Cedar Insulates Homes – the cellular structure of Western Red Cedar retards the passage of heat and cold through the wood, each wood cell acting as an insulating or nonconductive agent. A practical
test of cedar’s superior insulating value may be made by placing recording thermometers in the attics of homes roofed with cedar shakes, and of the homes in the same vicinity roofed with metal, asphalt, slate or the so called “asbestos-cement” shingles. This simple test will show the most striking contrasts under extremes in outdoor temperatures! Weight Factor Favors Cedar – on the basis of dry weight, Western Red Cedar is one the of lightest among commercial roofs. A roof of handsplit cedar shakes, having considerably less weight than any other roofing materials, will allow lighter understructure, with consequent saving in building costs! Shakes Add Roof Strength – Red Cedar shakes, when applied to roofs, add considerably to the strength of the structure, due to their length and rigidity. Shakes actually become structural members of the building due to interlacing and overlapping of the individual shakes. This literally, accomplishes a “bridging” effect. With of exception of sawn shingles, other common roofing materials do not add structural strength, but impose inert load on the structure. This strength and rigidity also renders a shake roof resistant to damage by hail or high winds which may entirely destroy roofs of flexible or brittle materials.

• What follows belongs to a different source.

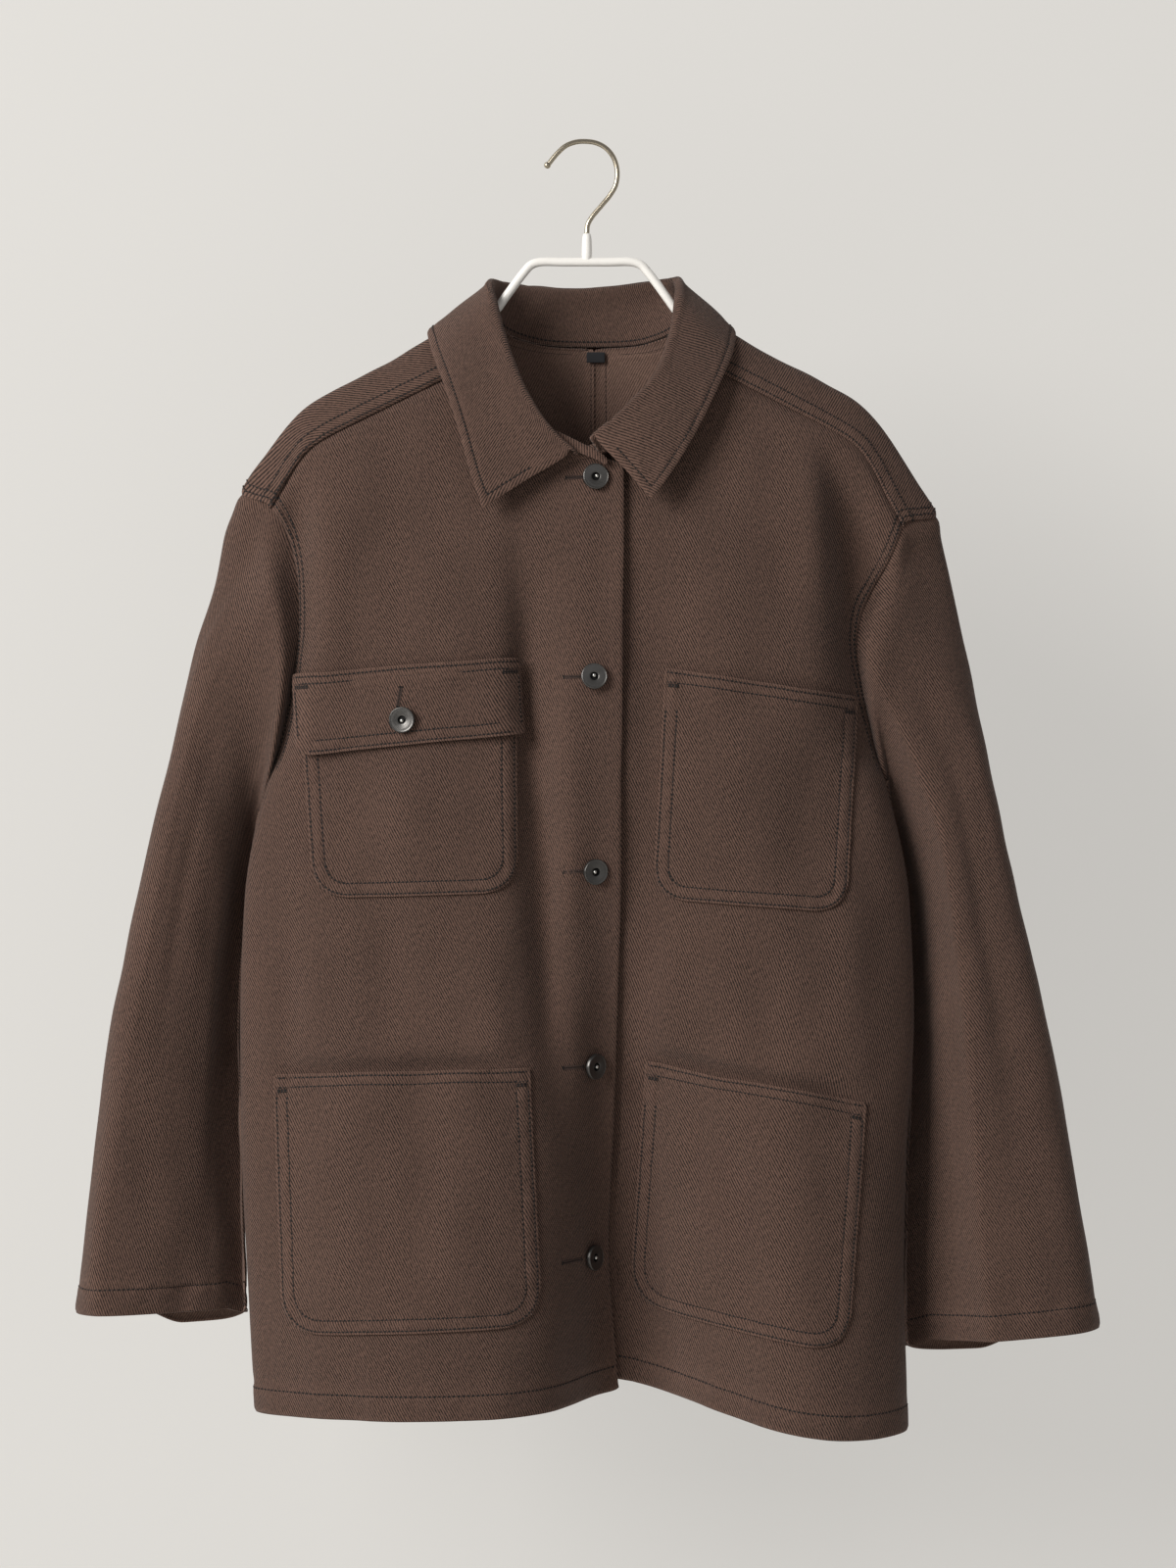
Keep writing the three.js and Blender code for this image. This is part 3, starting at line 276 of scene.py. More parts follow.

Handsplit shakes are truly “Early American” – “Shakes,” or handsplit shingles, have been used in North America from colonial days up to the present! Colonists on the Atlantic Coast split them from native white pine and other timber species, often smoothing the split surfaces on a “shaving-horse” with a drawn-shave. As our country expanded westward, the migrating people carried the art of shake- making to the Pacific Coast. In the Pacific Northwest forests, they found the world’s finest shake timber – Western Red Cedar.